# Low Key Fitness Pics - C&C



## oldmacman (Dec 26, 2010)

Tackled the fitness shots from starting with low key BW images in mind. Similar to the last set, but a different quality of image. I know 1,3, & 4 are very similar, but we were looking for the most natural pose with a good angle on the head. I think 3 is my favourite for the head while 4 is my favourite torso shot. It's hard to get that soft light without a softbox but I used a strobe with an umbrella camera left and a gridded ring light set up diagonal to the key light on camera right. C&C welcome:

1.






2.





3.





4.


----------



## changoleon (Dec 26, 2010)

the 1st one looks good


----------



## oldmacman (Dec 26, 2010)

changoleon said:


> the 1st one looks good



Thanks for looking and for the feedback.


----------



## Derrel (Dec 26, 2010)

I prefer #3 and #4. Overall, I think #4 is the winner--I like the very subtle highlights on the right-hand side of her...there's faint light on the arm, bust, hand, neck,and both the upper and lower abdomen edge on the camera-right side of the frame...overall, to me #4 shows her fitness and physique off the best...pretty good body she has sculpted!


----------



## oldmacman (Dec 26, 2010)

Derrel said:


> I prefer #3 and #4. Overall, I think #4 is the winner--I like the very subtle highlights on the right-hand side of her...there's faint light on the arm, bust, hand, neck,and both the upper and lower abdomen edge on the camera-right side of the frame...overall, to me #4 shows her fitness and physique off the best...pretty good body she has sculpted!



Thanks for the c&c, Derrel. Good comments to build off of for the next time.


----------



## GeorgieGirl (Dec 26, 2010)

I'm the fan of #3 because her face is so soft in it. Yes I would have lid a bit more light wrapped around like in #4, but not to give up her face and expression in #3.


----------



## oldmacman (Dec 26, 2010)

GeorgieGirl said:


> I'm the fan of #3 because her face is so soft in it. Yes I would have lid a bit more light wrapped around like in #4, but not to give up her face and expression in #3.
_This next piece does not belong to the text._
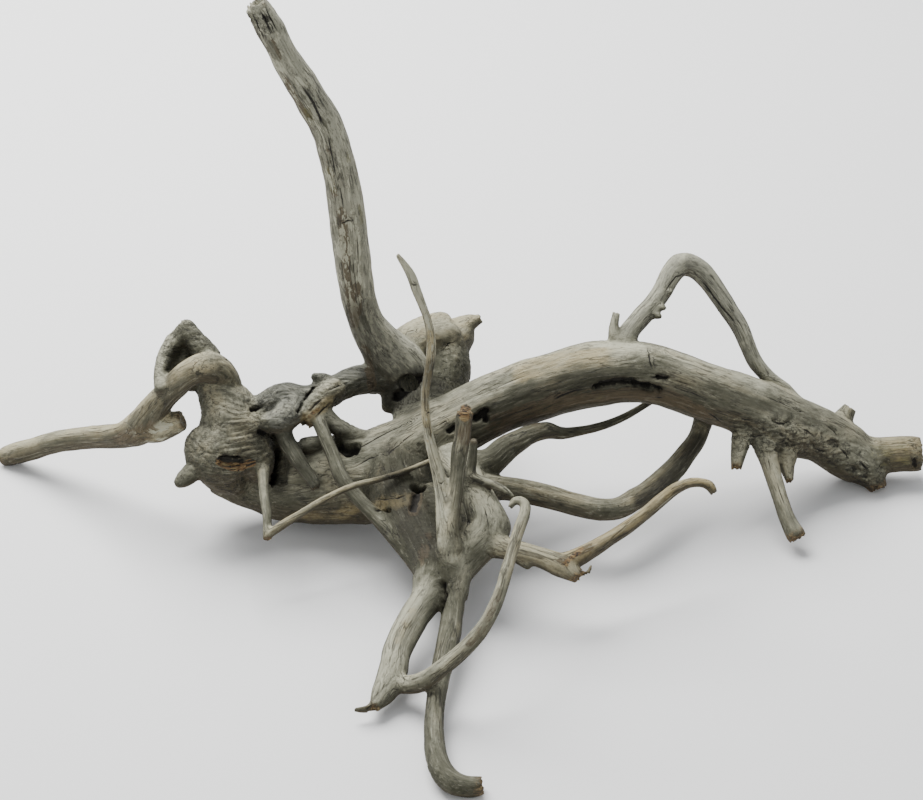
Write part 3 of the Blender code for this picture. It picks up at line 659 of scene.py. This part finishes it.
# Stains, painted shade and painted light by kind, with their width in millimetres and how strong they
# are
STAINS_AND_PAINTED_LIGHT = {
    "gnarled": [
        (34, 0.9, [(742, 436), (775, 436), (810, 446), (850, 462), (872, 478)]),
        (14, 0.7, [(250, 20), (260, 14), (266, 30)]),
    ],
    "bark": [
        (6, 0.9, [(286, 80), (296, 99), (309, 117)]),
        (8, 1.0, [(341, 212), (345, 240), (346, 268), (350, 296), (354, 312), (355, 324)]),
        (6, 1.4, [(357, 286), (358, 312)]), (7, 1.4, [(366, 348), (370, 372), (372, 386)]),
        (6, 0.7, [(272, 40), (279, 58)]), (7, 0.6, [(327, 142), (331, 172), (336, 200)]),
        (17, 0.8, [(553, 405), (590, 397), (630, 394), (672, 400), (705, 416)]),
        (22, 0.7, [(470, 434), (500, 424), (535, 411), (560, 402)]),
        (14, 0.6, [(716, 424), (732, 432)]), (8, 0.9, [(598, 393), (630, 393), (656, 397)]),
        (9, 1.2, [(417, 496), (413, 512)]), (16, 0.7, [(118, 437), (134, 436), (150, 428)]),
        (6, 0.6, [(572, 548), (576, 560)]), (8, 0.8, [(562, 560), (574, 556), (590, 546)]),
        (11, 0.6, [(425, 538), (424, 562)]), (8, 0.6, [(500, 590), (486, 622), (470, 644)]),
    ],
    "moss": [
        (20, 0.5, [(876, 456), (905, 455)]), (8, 0.9, [(348, 154), (350, 160)]),
        (8, 0.9, [(307, 110), (311, 120)]), (8, 0.9, [(361, 208), (363, 222)]),
        (9, 0.6, [(330, 168), (333, 190)]),
    ],
    # Painted shade, laid where shade falls: at the tall limb's foot, in recesses, on the crown, in
    # hollows, the slit and under the trunk
    "shade": [
        (38, 0.7, [(358, 318), (366, 336), (378, 352), (392, 366)]),
        (26, 1.2, [(398, 398), (408, 390), (420, 380), (428, 374)]),
        (20, 0.8, [(408, 402), (424, 396), (438, 386)]),
        (30, 0.75, [(392, 474), (404, 500), (412, 526), (424, 546)]),
        (12, 0.6, [(430, 500), (430, 530), (436, 556)]),
        (26, 0.45, [(500, 412), (540, 392), (580, 382), (600, 384)]),
        (9, 0.5, [(600, 390), (640, 390), (660, 394)]),
        (16, 0.7, [(275, 446), (280, 465), (279, 486)]), (12, 0.5, [(262, 434), (276, 437)]),
        (14, 0.6, [(336, 444), (356, 450)]), (14, 0.5, [(172, 352), (178, 364), (170, 374)]),
        (13, 0.8, [(640, 500), (662, 484), (682, 462), (698, 440)]),
    ],
    # Paler patches, partly sun bleaching and partly painted light: on the right burl, the upper tall
    # limb and the lit top of the trunk
    "bleach_and_painted_light": [
        (30, 0.6, [(742, 432), (775, 430), (810, 440), (850, 458), (868, 470)]),
        (20, 0.5, [(290, 70), (318, 112), (340, 168), (354, 216)]),
        (13, 0.9, [(360, 206), (370, 240), (376, 280), (378, 300)]),
        (18, 0.6, [(420, 325), (440, 321), (462, 322)]),
        (12, 0.8, [(600, 346), (640, 346), (680, 356), (720, 369), (760, 384)]),
    ],
    "straw": [
        (20, 0.9, [(520, 373), (545, 362), (575, 356), (600, 354)]),
        (16, 0.7, [(306, 517), (340, 515), (380, 507), (410, 500)]),
        (11, 0.9, [(330, 400), (318, 410), (306, 418)]),
        (7, 1.3, [(430, 334), (428, 375), (425, 400), (425, 420), (429, 438)]),
        (9, 0.6, [(398, 640), (414, 612)]),
    ],
    "rust": [
        (5, 0.7, [(309, 417), (318, 409)]),
        (8, 1.1, [(220, 462), (230, 466), (242, 467), (251, 463)]),
        (7, 0.7, [(566, 564), (574, 555), (581, 548)]), (9, 1.0, [(465, 409), (464.5, 416)]),
    ],
}

# Broken and cut ends: which limb, which of its ends, how ragged and how hollow it is in millimetres,
# and how much fresh brown wood shows
ENDS = [
    (TALL_LIMB, 0, 4.0, 9.0, 0.35), (CUT_TWIG, 0, 3.0, 1.0, 1.0), (ELBOW_STUB, -1, 0.6, 1.0, 0.6),
    (ARM, -1, 1.5, 1.0, 0.6), (RIGHT_END, -1, 1.5, 1.0, 0.4), (TRUNK, -1, 2.5, 1.0, 0.8),
    (LONG_ROOT, -1, 2.5, 2.0, 0.8), (LEFT_FOOT, -1, 2.5, 1.0, 0.6), (FRONT_BRANCH, -1, 3.0, 1.0, 0.9),
    (TAN_BRANCH, -1, 2.0, 0.0, 0.3), (SPLINTERED_BLOCK, -1, 5.0, 2.0, 0.5),
    (HANGING_ROOT, -1, 1.0, 0.0, 0.7), (BROKEN_PEG, -1, 1.5, 0.0, 0.3), (HOOKED_ROOT, -1, 1.5, 0.0, 0.2),
    (TIP_SPLINTER, -1, 2.0, 0.0, 0.2), (BACK_BURL, -1, 2.0, 0.0, 0.2), (RIGHT_THORN, -1, 1.5, 0.0, 0.3),
    (ARCH_NUB, -1, 1.0, 0.0, 0.3), (HEAD_CREST, 0, 2.0, 0.0, 0.1),
    *((stub, -1, 3.0, 1.0, 0.8) for stub in HANGING_STUBS),
]
END_FIBRE = 2.2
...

Agreed. There is something about that angle with the eyes in number 3 that I really love. I'm sure there is some technical reason, but for now I just like the way it flows. The interesting thing is my wife normally hates to have her photo done, but she is liking the formalized shots. I can't normally do this type of work at home, but I brought my portable studio lights from work for the holidays.


----------



## GeorgieGirl (Dec 26, 2010)

Well, the curvature of her spine is very C like with a long neck. Think Ballerina.


----------